Instructions to follow:
Below is a listing; reproduce each line of it exactly.

════════════════

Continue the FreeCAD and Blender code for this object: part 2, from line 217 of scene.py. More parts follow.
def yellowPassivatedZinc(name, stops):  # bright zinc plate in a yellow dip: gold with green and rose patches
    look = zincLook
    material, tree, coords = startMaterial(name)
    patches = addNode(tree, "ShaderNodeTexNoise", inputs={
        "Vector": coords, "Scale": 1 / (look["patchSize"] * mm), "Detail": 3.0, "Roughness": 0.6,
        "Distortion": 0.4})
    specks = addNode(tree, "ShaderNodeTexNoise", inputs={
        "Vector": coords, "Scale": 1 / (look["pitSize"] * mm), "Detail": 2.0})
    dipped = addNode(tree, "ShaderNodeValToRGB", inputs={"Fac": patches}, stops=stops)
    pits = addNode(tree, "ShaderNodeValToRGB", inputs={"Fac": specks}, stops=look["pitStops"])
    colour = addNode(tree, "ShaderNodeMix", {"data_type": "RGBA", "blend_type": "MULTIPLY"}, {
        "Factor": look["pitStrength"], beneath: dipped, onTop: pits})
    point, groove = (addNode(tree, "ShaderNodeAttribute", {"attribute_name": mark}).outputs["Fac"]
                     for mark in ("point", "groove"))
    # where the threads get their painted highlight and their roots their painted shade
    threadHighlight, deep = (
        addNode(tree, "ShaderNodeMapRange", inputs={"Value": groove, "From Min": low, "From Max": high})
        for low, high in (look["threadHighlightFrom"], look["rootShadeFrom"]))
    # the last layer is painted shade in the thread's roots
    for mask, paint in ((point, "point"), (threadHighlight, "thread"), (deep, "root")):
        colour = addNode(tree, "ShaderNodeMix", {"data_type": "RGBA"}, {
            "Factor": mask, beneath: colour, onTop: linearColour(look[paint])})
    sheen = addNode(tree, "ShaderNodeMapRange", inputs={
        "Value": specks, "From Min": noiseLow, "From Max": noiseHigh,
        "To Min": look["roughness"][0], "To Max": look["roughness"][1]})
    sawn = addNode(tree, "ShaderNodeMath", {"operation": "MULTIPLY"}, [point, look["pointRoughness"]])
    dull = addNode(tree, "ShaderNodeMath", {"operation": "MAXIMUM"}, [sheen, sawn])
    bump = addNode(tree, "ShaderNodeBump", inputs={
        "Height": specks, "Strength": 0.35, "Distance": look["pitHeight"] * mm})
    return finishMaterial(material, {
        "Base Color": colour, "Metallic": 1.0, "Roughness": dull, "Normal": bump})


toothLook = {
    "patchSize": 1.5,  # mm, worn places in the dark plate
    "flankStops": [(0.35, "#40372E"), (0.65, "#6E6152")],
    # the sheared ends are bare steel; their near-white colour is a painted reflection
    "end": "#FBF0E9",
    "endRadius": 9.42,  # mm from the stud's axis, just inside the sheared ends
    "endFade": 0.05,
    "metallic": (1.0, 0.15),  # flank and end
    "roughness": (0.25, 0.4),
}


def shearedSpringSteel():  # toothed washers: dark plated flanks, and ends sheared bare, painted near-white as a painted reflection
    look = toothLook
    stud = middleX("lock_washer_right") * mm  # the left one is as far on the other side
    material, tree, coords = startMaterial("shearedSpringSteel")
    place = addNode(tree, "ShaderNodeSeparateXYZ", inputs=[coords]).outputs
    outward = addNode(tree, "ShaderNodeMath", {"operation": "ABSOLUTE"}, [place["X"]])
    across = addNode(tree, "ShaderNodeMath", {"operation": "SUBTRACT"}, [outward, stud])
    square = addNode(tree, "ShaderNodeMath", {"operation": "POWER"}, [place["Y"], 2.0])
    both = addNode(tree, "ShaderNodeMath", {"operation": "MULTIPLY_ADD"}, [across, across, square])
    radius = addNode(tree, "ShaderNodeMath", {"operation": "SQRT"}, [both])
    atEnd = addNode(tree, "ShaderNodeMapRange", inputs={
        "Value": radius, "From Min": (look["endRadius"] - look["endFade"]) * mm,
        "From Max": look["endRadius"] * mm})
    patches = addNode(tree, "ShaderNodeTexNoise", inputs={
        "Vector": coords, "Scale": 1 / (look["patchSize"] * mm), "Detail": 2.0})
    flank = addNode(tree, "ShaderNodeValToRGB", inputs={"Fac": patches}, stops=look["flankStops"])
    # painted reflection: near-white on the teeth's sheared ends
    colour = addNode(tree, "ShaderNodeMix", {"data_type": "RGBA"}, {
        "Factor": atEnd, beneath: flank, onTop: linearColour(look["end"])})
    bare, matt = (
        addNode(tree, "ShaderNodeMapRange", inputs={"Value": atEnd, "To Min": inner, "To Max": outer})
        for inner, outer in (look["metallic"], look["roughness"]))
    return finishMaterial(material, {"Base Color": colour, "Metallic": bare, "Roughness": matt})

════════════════

Answer below:
Continue the FreeCAD and Blender code for this object: part 2, from line 217 of scene.py. More parts follow.
def yellowPassivatedZinc(name, stops):  # bright zinc plate in a yellow dip: gold with green and rose patches
    look = zincLook
    material, tree, coords = startMaterial(name)
    patches = addNode(tree, "ShaderNodeTexNoise", inputs={
        "Vector": coords, "Scale": 1 / (look["patchSize"] * mm), "Detail": 3.0, "Roughness": 0.6,
        "Distortion": 0.4})
    specks = addNode(tree, "ShaderNodeTexNoise", inputs={
        "Vector": coords, "Scale": 1 / (look["pitSize"] * mm), "Detail": 2.0})
    dipped = addNode(tree, "ShaderNodeValToRGB", inputs={"Fac": patches}, stops=stops)
    pits = addNode(tree, "ShaderNodeValToRGB", inputs={"Fac": specks}, stops=look["pitStops"])
    colour = addNode(tree, "ShaderNodeMix", {"data_type": "RGBA", "blend_type": "MULTIPLY"}, {
        "Factor": look["pitStrength"], beneath: dipped, onTop: pits})
    point, groove = (addNode(tree, "ShaderNodeAttribute", {"attribute_name": mark}).outputs["Fac"]
                     for mark in ("point", "groove"))
    # where the threads get their painted highlight and their roots their painted shade
    threadHighlight, deep = (
        addNode(tree, "ShaderNodeMapRange", inputs={"Value": groove, "From Min": low, "From Max": high})
        for low, high in (look["threadHighlightFrom"], look["rootShadeFrom"]))
    # the last layer is painted shade in the thread's roots
    for mask, paint in ((point, "point"), (threadHighlight, "thread"), (deep, "root")):
        colour = addNode(tree, "ShaderNodeMix", {"data_type": "RGBA"}, {
            "Factor": mask, beneath: colour, onTop: linearColour(look[paint])})
    sheen = addNode(tree, "ShaderNodeMapRange", inputs={
        "Value": specks, "From Min": noiseLow, "From Max": noiseHigh,
        "To Min": look["roughness"][0], "To Max": look["roughness"][1]})
    sawn = addNode(tree, "ShaderNodeMath", {"operation": "MULTIPLY"}, [point, look["pointRoughness"]])
    dull = addNode(tree, "ShaderNodeMath", {"operation": "MAXIMUM"}, [sheen, sawn])
    bump = addNode(tree, "ShaderNodeBump", inputs={
        "Height": specks, "Strength": 0.35, "Distance": look["pitHeight"] * mm})
    return finishMaterial(material, {
        "Base Color": colour, "Metallic": 1.0, "Roughness": dull, "Normal": bump})


toothLook = {
    "patchSize": 1.5,  # mm, worn places in the dark plate
    "flankStops": [(0.35, "#40372E"), (0.65, "#6E6152")],
    # the sheared ends are bare steel; their near-white colour is a painted reflection
    "end": "#FBF0E9",
    "endRadius": 9.42,  # mm from the stud's axis, just inside the sheared ends
    "endFade": 0.05,
    "metallic": (1.0, 0.15),  # flank and end
    "roughness": (0.25, 0.4),
}


def shearedSpringSteel():  # toothed washers: dark plated flanks, and ends sheared bare, painted near-white as a painted reflection
    look = toothLook
    stud = middleX("lock_washer_right") * mm  # the left one is as far on the other side
    material, tree, coords = startMaterial("shearedSpringSteel")
    place = addNode(tree, "ShaderNodeSeparateXYZ", inputs=[coords]).outputs
    outward = addNode(tree, "ShaderNodeMath", {"operation": "ABSOLUTE"}, [place["X"]])
    across = addNode(tree, "ShaderNodeMath", {"operation": "SUBTRACT"}, [outward, stud])
    square = addNode(tree, "ShaderNodeMath", {"operation": "POWER"}, [place["Y"], 2.0])
    both = addNode(tree, "ShaderNodeMath", {"operation": "MULTIPLY_ADD"}, [across, across, square])
    radius = addNode(tree, "ShaderNodeMath", {"operation": "SQRT"}, [both])
    atEnd = addNode(tree, "ShaderNodeMapRange", inputs={
        "Value": radius, "From Min": (look["endRadius"] - look["endFade"]) * mm,
        "From Max": look["endRadius"] * mm})
    patches = addNode(tree, "ShaderNodeTexNoise", inputs={
        "Vector": coords, "Scale": 1 / (look["patchSize"] * mm), "Detail": 2.0})
    flank = addNode(tree, "ShaderNodeValToRGB", inputs={"Fac": patches}, stops=look["flankStops"])
    # painted reflection: near-white on the teeth's sheared ends
    colour = addNode(tree, "ShaderNodeMix", {"data_type": "RGBA"}, {
        "Factor": atEnd, beneath: flank, onTop: linearColour(look["end"])})
    bare, matt = (
        addNode(tree, "ShaderNodeMapRange", inputs={"Value": atEnd, "To Min": inner, "To Max": outer})
        for inner, outer in (look["metallic"], look["roughness"]))
    return finishMaterial(material, {"Base Color": colour, "Metallic": bare, "Roughness": matt})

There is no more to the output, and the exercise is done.